OBSTACLE #6: The temptation to misuse prayer
When you’re praying with your spouse it’s tempting to sneak in little digs. I call these manipulative prayers:
“God, I forgive my husband for hurting me even though he refuses to acknowledge it.”
“Lord, help my husband understand how cruel his mother is toward me.”
“Thank You, Lord, that you respect me even if my wife doesn’t.”
These aren’t true prayers to God. They’re digs at your spouse clothed in the cloak of piety. They only cause pain and friction in your relationship and will certainly drive you both away from praying together.
In addition to manipulative prayer is using prayer to sermonize. Long, drawn-out prayers that preach messages are not prayers and are certainly not appropriate to subject your spouse to. As mentioned above, praying is a three-way conversation between the two of you and God. That means you speak in short sentences so that your spouse and God can get a word in edgewise!
STRATEGY:
When you pray check your motives. Are they pure before God? Are you truly talking to God or using your prayer to manipulate your spouse or preach a sermon?
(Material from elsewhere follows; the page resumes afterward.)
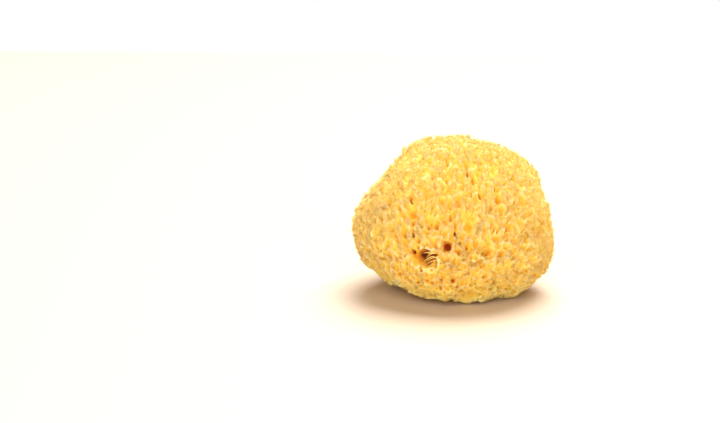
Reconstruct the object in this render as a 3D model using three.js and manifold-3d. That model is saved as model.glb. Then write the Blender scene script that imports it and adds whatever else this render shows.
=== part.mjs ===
/**
 * A natural bath sponge: the springy skeleton of one animal, cleaned, with its
 * underside cut flat where it was taken off the rock. It grew as one piece, so it
 * is one solid. The solid reaches to the tips of the tufts that cover the real
 * sponge, and has its large vents and the canals that the cut laid open.
 *
 * Millimetres, +Z up. The origin is under the middle of the sponge, on the cut,
 * and the sponge faces -Y. A bearing is an angle round Z from the front towards
 * +X, and a lift is an angle above the level of the growth centre, in degrees.
 */
import * as THREE from "three";
import { mergeVertices } from "three/addons/utils/BufferGeometryUtils.js";
import Module from "manifold-3d";

const wasm = await Module();
wasm.setup();

// Driving dimensions.
const MEAN_REACH = 46.2; // from the growth centre to the tuft tips
const CUT_BELOW_CENTRE = 34; // the flat cut's distance under the growth centre
const BODY_DETAIL = 16; // subdivisions of the body's starting icosahedron

// Broad swellings and dents: how far each moves the skin, and the angle that it fades over.
const SWELLINGS = [
  { bearing: 90, lift: -18, rise: 8, spread: 30 }, // low right shoulder
  { bearing: 76, lift: 48, rise: 4.6, spread: 34 }, // high right shoulder
  { bearing: -90, lift: 0, rise: 5.6, spread: 32 }, // left shoulder
  { bearing: -88, lift: -15, rise: 2.6, spread: 16 }, // low left corner
  { bearing: -92, lift: 27, rise: -2.6, spread: 16 }, // hollow above the left shoulder
  { bearing: -84, lift: -54, rise: -6.4, spread: 30 }, // undercut left foot
  { bearing: -78, lift: -40, rise: 3.6, spread: 13 }, // overhanging lip above the left foot
  { bearing: 96, lift: 23, rise: 1.6, spread: 16 }, // full right side
  { bearing: 94, lift: -56, rise: -5.4, spread: 22 }, // undercut right foot
  { bearing: -4, lift: -52, rise: -2, spread: 26 }, // undercut front foot
  { bearing: 200, lift: -50, rise: -3, spread: 30 }, // undercut back foot
  { bearing: 8, lift: 8, rise: 1.6, spread: 40 }, // full front
  { bearing: 172, lift: -4, rise: 2.6, spread: 44 }, // full back
  { bearing: 46, lift: -6, rise: 1.8, spread: 22 }, // round right front
  { bearing: -48, lift: -2, rise: 2.2, spread: 22 }, // round left front
  { bearing: 140, lift: -4, rise: 2.2, spread: 22 }, // round right back
  { bearing: -136, lift: -2, rise: 2.8, spread: 22 }, // round left back
];

// Lumps of the grown surface: waves across the body along a few slanting directions.
const LUMPS = [
  { along: [0.8, 0.5, 0.33], waves: 6.0, rise: 0.6, phase: 0.4 },
  { along: [-0.45, 0.75, 0.5], waves: 8.0, rise: 0.5, phase: 1.2 },
  { along: [0.2, -0.6, 0.78], waves: 10.5, rise: 0.45, phase: 3.1 },
  { along: [0.65, -0.7, -0.3], waves: 13.0, rise: 0.4, phase: 5.0 },
  { along: [-0.9, -0.1, 0.42], waves: 16.0, rise: 0.35, phase: 2.6 },
];

// The large vents, each a canal that runs in towards the growth centre.
const VENTS = [
  { bearing: -4, lift: 1, radius: 2.2, depth: 20 },
  { bearing: -20, lift: -7, radius: 4.4, depth: 9 },
  { bearing: 21, lift: -4, radius: 2.0, depth: 16 },
  { bearing: 0, lift: -21, radius: 1.7, depth: 14 },
  { bearing: -11, lift: 17, radius: 2.0, depth: 14 },
  { bearing: -32, lift: 10, radius: 2.1, depth: 14 },
  { bearing: 10, lift: 17, radius: 3.0, depth: 11 },
  { bearing: 31, lift: 32, radius: 1.8, depth: 12 },
  { bearing: 44, lift: 21, radius: 1.9, depth: 13 },
  { bearing: 49, lift: -17, radius: 2.0, depth: 13 },
  { bearing: -30, lift: 23, radius: 2.6, depth: 9 },
  { bearing: -66, lift: 24, radius: 2.0, depth: 13 },
  { bearing: 84, lift: 4, radius: 2.4, depth: 15 },
  { bearing: 118, lift: 30, radius: 2.8, depth: 17 },
  { bearing: 132, lift: -12, radius: 2.1, depth: 14 },
  { bearing: 165, lift: 14, radius: 3.2, depth: 20 },
  { bearing: 196, lift: -8, radius: 2.2, depth: 15 },
  { bearing: 214, lift: 26, radius: 2.6, depth: 16 },
  { bearing: 242, lift: 2, radius: 2.9, depth: 16 },
  { bearing: 150, lift: 58, radius: 2.7, depth: 18 },
  { bearing: 20, lift: 72, radius: 2.3, depth: 18 },
];

// Canals laid open by the cut, each at a place on it.
const CUT_CANALS = [
  { x: -14, y: 6, radius: 2.6, depth: 14 },
  { x: 4, y: 15, radius: 3.4, depth: 18 },
  { x: 18, y: 8, radius: 2.2, depth: 12 },
  { x: 20, y: -9, radius: 2.9, depth: 15 },
  { x: 6, y: -17, radius: 2.1, depth: 11 },
  { x: -9, y: -10, radius: 2.4, depth: 13 },
];

const CANAL_SIDES = 10;
const MOUTH_FLARE = 1.35; // a canal's mouth against its radius
const THROAT_SHARE = 0.7; // the canal's inner end against its radius
const OVERRUN = 6; // how far a cutter stands out of the skin
const CUT_BLOCK = 200; // side of the block that makes the flat cut

const radians = THREE.MathUtils.degToRad;

/** The unit vector at a bearing and a lift. */
function heading(bearing, lift) {
  const level = Math.cos(radians(lift));
  return new THREE.Vector3(
    Math.sin(radians(bearing)) * level,
    -Math.cos(radians(bearing)) * level,
    Math.sin(radians(lift)),
  );
}

const swellings = SWELLINGS.map((swelling) => ({
  rise: swelling.rise,
  spread: radians(swelling.spread),
  centre: heading(swelling.bearing, swelling.lift),
}));

const lumps = LUMPS.map((lump) => ({
  ...lump,
  along: new THREE.Vector3(...lump.along).normalize(),
}));

/** Distance from the growth centre to the tuft tips, along a unit vector. */
function reachAlong(way) {
  let reach = MEAN_REACH;
  for (const { centre, rise, spread } of swellings) {
    reach += rise * Math.exp(-((way.angleTo(centre) / spread) ** 2));
  }
  for (const { along, waves, rise, phase } of lumps) {
    reach += rise * Math.sin(waves * way.dot(along) + phase);
  }
  return reach;
}

/** The whole grown body, before it was cut from the rock, round the growth centre. */
function grownBody() {
  const body = new THREE.IcosahedronGeometry(1, BODY_DETAIL);
  const places = body.getAttribute("position");
  const way = new THREE.Vector3();
  for (let i = 0; i < places.count; i += 1) {
    way.fromBufferAttribute(places, i).normalize();
    way.multiplyScalar(reachAlong(way));
    places.setXYZ(i, way.x, way.y, way.z);
  }
  return body;
}

/** A canal along +Y: a round inner end at -depth, a flared mouth at 0, open beyond it. */
function canal(radius, depth) {
  const throat = radius * THROAT_SHARE;
  const mouth = radius * MOUTH_FLARE;
  const profile = [
    [0, -depth],
    [throat * 0.7, -depth + throat * 0.3],
    [throat, -depth + throat],
    [radius, -radius * 1.5],
    [mouth, 0],
    [mouth, OVERRUN],
    [0, OVERRUN],
  ].map(([across, along]) => new THREE.Vector2(across, along));
  return new THREE.LatheGeometry(profile, CANAL_SIDES);
}

/** A vent's canal, in place round the growth centre. */
function ventCutter({ bearing, lift, radius, depth }) {
  const way = heading(bearing, lift);
  const turn = new THREE.Quaternion().setFromUnitVectors(THREE.Object3D.DEFAULT_UP, way);
  const mouth = way.clone().multiplyScalar(reachAlong(way));
  return canal(radius, depth).applyQuaternion(turn).translate(mouth.x, mouth.y, mouth.z);
}

/** A canal that the cut laid open, standing up into the body from the cut. */
function cutCanalCutter({ x, y, radius, depth }) {
  return canal(radius, depth).rotateX(-Math.PI / 2).translate(x, y, -CUT_BELOW_CENTRE);
}

/** The block whose top is the cut. */
function rockCutter() {
  const middle = -CUT_BELOW_CENTRE - CUT_BLOCK / 2;
  return new THREE.BoxGeometry(CUT_BLOCK, CUT_BLOCK, CUT_BLOCK).translate(0, 0, middle);
}

/** A closed three.js geometry as a manifold-3d solid. */
function solidOf(geometry) {
  const bare = geometry.clone();
  bare.deleteAttribute("normal");
  bare.deleteAttribute("uv");
  const merged = mergeVertices(bare, 1e-4);
  return new wasm.Manifold(
    new wasm.Mesh({
      numProp: 3,
      vertProperties: merged.getAttribute("position").array,
      triVerts: new Uint32Array(merged.index.array),
    }),
  );
}

/** A manifold-3d solid as a three.js geometry. */
function geometryOf(solid) {
  const { vertProperties, triVerts } = solid.getMesh();
  const geometry = new THREE.BufferGeometry();
  geometry.setAttribute("position", new THREE.BufferAttribute(vertProperties, 3));
  geometry.setIndex(new THREE.BufferAttribute(triVerts, 1));
  return geometry;
}

/** Moves a geometry so that the middle of its underside is the origin. */
function standOnOrigin(geometry) {
  geometry.computeBoundingBox();
  const { min, max } = geometry.boundingBox;
  geometry.translate(-(min.x + max.x) / 2, -(min.y + max.y) / 2, -min.z);
  geometry.computeVertexNormals();
  return geometry;
}

/** The cut and vented sponge, standing on the origin. */
function spongeGeometry() {
  let body = solidOf(grownBody());
  const cutters = [rockCutter(), ...VENTS.map(ventCutter), ...CUT_CANALS.map(cutCanalCutter)];
  for (const cutter of cutters) {
    body = body.subtract(solidOf(cutter));
  }
  return standOnOrigin(geometryOf(body));
}

const fibre = new THREE.MeshStandardMaterial({
  name: "sponge_fibre",
  color: 0xf6c557,
  roughness: 0.85,
  metalness: 0,
});

const sponge = new THREE.Mesh(spongeGeometry(), fibre);
sponge.name = "sponge";

const seaSponge = new THREE.Group();
seaSponge.name = "sea_sponge";
seaSponge.add(sponge);

export default seaSponge;
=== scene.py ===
"""A natural bath sponge, standing on its cut underside on a pale studio floor.

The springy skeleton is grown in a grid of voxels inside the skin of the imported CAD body. It
starts solid, with a lumpy top and a cut whose rim curls up at one side. Then vents, thousands
of pits, pores and the canals that the cut laid open are taken out of it, and what stays up
between the pits is the tufts. Their crests get a nap of loose fibres. Sculpting is in
millimetres; every mesh is stored in metres.

A bearing is an angle round Z from the front (-Y) towards +X, and a lift is an angle above
the level of the growth centre, both in degrees.
"""

import logging
import math
from dataclasses import dataclass, field
from enum import Enum
from typing import ClassVar

import bpy
import numpy as np
import openvdb
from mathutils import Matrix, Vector
from mathutils.bvhtree import BVHTree

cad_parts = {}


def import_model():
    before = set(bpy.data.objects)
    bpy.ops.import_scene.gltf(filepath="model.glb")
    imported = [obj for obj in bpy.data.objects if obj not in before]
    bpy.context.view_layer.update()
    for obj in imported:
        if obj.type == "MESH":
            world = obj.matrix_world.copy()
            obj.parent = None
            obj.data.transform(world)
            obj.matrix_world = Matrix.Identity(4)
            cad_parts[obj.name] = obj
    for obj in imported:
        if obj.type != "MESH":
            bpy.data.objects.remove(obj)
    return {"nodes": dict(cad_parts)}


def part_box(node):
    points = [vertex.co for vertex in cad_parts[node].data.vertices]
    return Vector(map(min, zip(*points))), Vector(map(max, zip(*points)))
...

If you have issues with your spouse, deal with it before you pray. Or come together and humbly ask God to help resolve them. If there are issues you can’t seem to resolve as a couple, seek counseling. Avoid using prayer to manipulate or hurt your spouse. This will quickly destroy your prayer life as a couple.
OBSTACLE #7: Not knowing how to pray together
Many couples would like to pray together, but they just don’t know how.
STRATEGY:
Read my post, HOW TO PRAY WITH YOUR SPOUSE: A STEP-BY-STEP GUIDE. Don’t worry about being perfect or holy. God has promised, “Draw near to me and I will draw near to you.” He doesn’t care how polished you are or what your style is. As you take a simple step toward Him, He’ll be right there with you.
BOTTOM LINE:
The best advice I have is this: When obstacles to praying together as a couple arise, DON’T GIVE UP! Keep trying! There is so much treasure in store for you as a couple when you pray together!
Despite the obstacles, you can press on to a satisfying prayer life together!